Saved data entries:
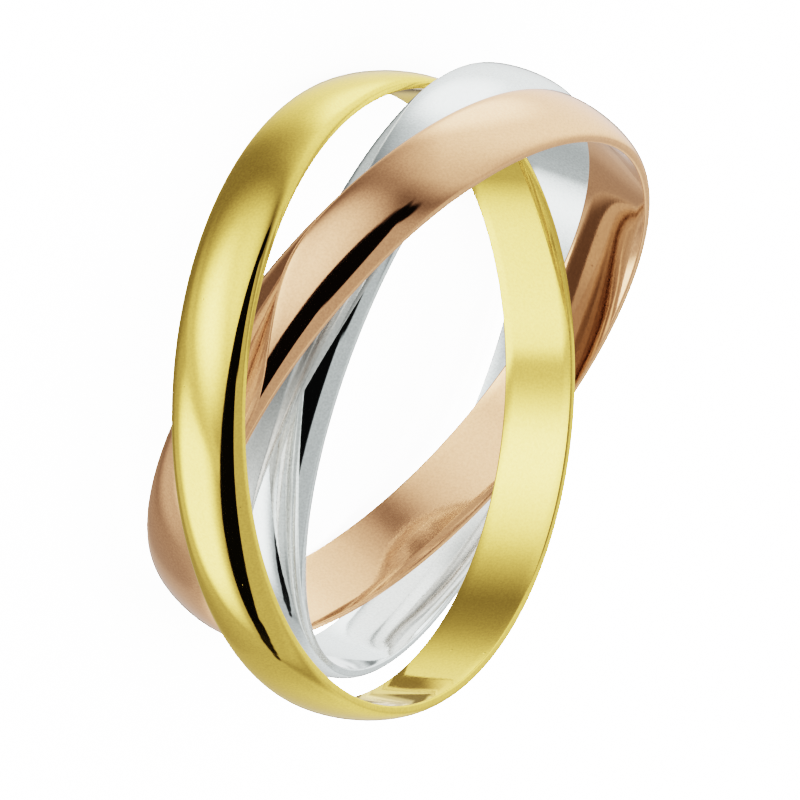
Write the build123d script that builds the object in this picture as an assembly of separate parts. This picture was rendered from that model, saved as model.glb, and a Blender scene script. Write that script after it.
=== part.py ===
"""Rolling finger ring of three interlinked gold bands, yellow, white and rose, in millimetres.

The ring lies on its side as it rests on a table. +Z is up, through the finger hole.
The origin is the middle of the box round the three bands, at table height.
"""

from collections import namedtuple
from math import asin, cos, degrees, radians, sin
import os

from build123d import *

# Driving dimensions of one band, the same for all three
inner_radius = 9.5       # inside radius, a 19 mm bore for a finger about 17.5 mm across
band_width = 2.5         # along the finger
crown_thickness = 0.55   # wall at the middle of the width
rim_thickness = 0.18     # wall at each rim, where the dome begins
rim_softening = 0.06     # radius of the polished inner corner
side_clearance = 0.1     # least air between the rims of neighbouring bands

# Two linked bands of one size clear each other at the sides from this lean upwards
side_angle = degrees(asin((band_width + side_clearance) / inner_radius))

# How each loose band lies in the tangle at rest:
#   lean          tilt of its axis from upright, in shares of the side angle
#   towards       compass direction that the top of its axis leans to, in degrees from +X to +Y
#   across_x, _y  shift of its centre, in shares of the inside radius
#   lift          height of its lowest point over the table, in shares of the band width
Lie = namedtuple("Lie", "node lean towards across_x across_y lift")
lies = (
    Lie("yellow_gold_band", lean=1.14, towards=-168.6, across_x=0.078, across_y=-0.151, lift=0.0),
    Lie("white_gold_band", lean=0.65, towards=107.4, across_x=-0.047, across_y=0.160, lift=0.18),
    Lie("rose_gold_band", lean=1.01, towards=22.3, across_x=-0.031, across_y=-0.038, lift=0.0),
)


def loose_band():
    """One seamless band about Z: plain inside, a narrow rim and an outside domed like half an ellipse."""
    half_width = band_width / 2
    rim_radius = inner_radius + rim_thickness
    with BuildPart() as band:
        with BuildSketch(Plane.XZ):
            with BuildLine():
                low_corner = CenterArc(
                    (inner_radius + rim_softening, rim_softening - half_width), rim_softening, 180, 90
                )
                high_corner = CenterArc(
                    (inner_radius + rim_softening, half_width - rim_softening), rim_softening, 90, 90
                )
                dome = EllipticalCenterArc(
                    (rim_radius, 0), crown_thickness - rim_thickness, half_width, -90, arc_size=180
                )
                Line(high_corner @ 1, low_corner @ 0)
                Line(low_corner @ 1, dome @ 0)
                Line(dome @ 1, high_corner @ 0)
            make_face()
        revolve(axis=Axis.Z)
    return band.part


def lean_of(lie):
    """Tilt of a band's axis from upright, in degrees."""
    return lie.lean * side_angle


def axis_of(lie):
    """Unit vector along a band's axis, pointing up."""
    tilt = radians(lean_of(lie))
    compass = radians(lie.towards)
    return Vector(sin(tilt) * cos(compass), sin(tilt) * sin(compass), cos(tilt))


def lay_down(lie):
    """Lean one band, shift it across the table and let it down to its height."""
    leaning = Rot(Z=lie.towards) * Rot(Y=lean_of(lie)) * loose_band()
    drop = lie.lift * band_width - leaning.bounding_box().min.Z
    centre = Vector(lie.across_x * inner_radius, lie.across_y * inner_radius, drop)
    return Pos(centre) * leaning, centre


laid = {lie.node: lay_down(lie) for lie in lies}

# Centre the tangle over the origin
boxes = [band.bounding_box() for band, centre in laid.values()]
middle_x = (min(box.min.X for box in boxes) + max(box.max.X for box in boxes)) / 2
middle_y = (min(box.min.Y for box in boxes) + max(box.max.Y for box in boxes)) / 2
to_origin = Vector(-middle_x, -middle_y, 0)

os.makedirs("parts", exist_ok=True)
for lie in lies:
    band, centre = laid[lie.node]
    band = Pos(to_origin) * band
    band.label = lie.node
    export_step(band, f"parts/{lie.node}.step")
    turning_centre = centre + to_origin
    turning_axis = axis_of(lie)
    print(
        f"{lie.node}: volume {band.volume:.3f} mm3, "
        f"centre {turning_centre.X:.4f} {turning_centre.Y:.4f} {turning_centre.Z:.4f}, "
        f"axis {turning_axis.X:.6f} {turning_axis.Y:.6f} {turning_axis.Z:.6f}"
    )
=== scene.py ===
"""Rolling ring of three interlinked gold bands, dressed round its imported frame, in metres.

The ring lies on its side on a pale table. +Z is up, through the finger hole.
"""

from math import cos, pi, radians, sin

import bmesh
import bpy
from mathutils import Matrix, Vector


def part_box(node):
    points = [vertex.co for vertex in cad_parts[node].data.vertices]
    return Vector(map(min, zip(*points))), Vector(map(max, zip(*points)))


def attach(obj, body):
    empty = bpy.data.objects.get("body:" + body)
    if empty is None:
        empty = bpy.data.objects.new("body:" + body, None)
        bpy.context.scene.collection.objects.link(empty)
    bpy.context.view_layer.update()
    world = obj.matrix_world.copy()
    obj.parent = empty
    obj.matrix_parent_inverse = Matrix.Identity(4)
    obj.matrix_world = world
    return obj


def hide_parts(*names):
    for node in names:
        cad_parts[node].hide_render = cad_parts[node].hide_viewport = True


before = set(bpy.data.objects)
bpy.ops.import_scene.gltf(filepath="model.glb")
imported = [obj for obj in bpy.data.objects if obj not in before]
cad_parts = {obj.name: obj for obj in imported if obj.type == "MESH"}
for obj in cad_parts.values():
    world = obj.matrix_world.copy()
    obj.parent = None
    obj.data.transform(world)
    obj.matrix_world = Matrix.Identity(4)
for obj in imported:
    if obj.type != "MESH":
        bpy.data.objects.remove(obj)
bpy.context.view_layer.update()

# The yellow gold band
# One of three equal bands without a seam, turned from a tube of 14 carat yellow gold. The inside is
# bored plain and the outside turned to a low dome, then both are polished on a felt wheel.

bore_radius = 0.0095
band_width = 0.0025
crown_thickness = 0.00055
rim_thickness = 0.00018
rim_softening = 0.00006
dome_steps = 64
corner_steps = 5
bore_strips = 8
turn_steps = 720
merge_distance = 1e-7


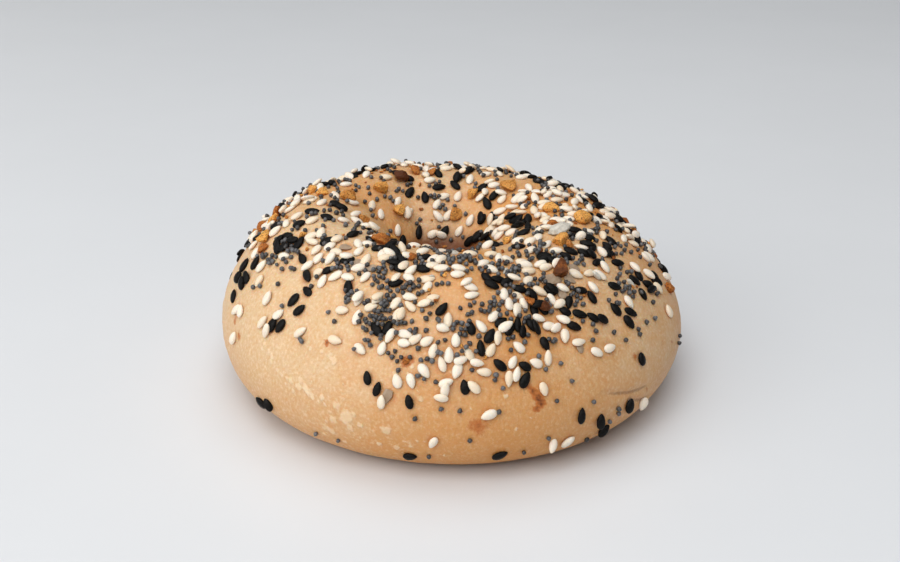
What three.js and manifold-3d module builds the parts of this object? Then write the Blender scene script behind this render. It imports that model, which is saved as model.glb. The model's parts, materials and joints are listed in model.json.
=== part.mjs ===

EXERCISE INSTRUCTIONS
Repeat exactly the lines running from the one with "lay_down(lie) for lie" through the one with "obj.matrix_parent_inverse = Matrix.Identity(4)", both included.

CORRECT OUTPUT
laid = {lie.node: lay_down(lie) for lie in lies}

# Centre the tangle over the origin
boxes = [band.bounding_box() for band, centre in laid.values()]
middle_x = (min(box.min.X for box in boxes) + max(box.max.X for box in boxes)) / 2
middle_y = (min(box.min.Y for box in boxes) + max(box.max.Y for box in boxes)) / 2
to_origin = Vector(-middle_x, -middle_y, 0)

os.makedirs("parts", exist_ok=True)
for lie in lies:
    band, centre = laid[lie.node]
    band = Pos(to_origin) * band
    band.label = lie.node
    export_step(band, f"parts/{lie.node}.step")
    turning_centre = centre + to_origin
    turning_axis = axis_of(lie)
    print(
        f"{lie.node}: volume {band.volume:.3f} mm3, "
        f"centre {turning_centre.X:.4f} {turning_centre.Y:.4f} {turning_centre.Z:.4f}, "
        f"axis {turning_axis.X:.6f} {turning_axis.Y:.6f} {turning_axis.Z:.6f}"
    )
=== scene.py ===
"""Rolling ring of three interlinked gold bands, dressed round its imported frame, in metres.

The ring lies on its side on a pale table. +Z is up, through the finger hole.
"""

from math import cos, pi, radians, sin

import bmesh
import bpy
from mathutils import Matrix, Vector


def part_box(node):
    points = [vertex.co for vertex in cad_parts[node].data.vertices]
    return Vector(map(min, zip(*points))), Vector(map(max, zip(*points)))


def attach(obj, body):
    empty = bpy.data.objects.get("body:" + body)
    if empty is None:
        empty = bpy.data.objects.new("body:" + body, None)
        bpy.context.scene.collection.objects.link(empty)
    bpy.context.view_layer.update()
    world = obj.matrix_world.copy()
    obj.parent = empty
    obj.matrix_parent_inverse = Matrix.Identity(4)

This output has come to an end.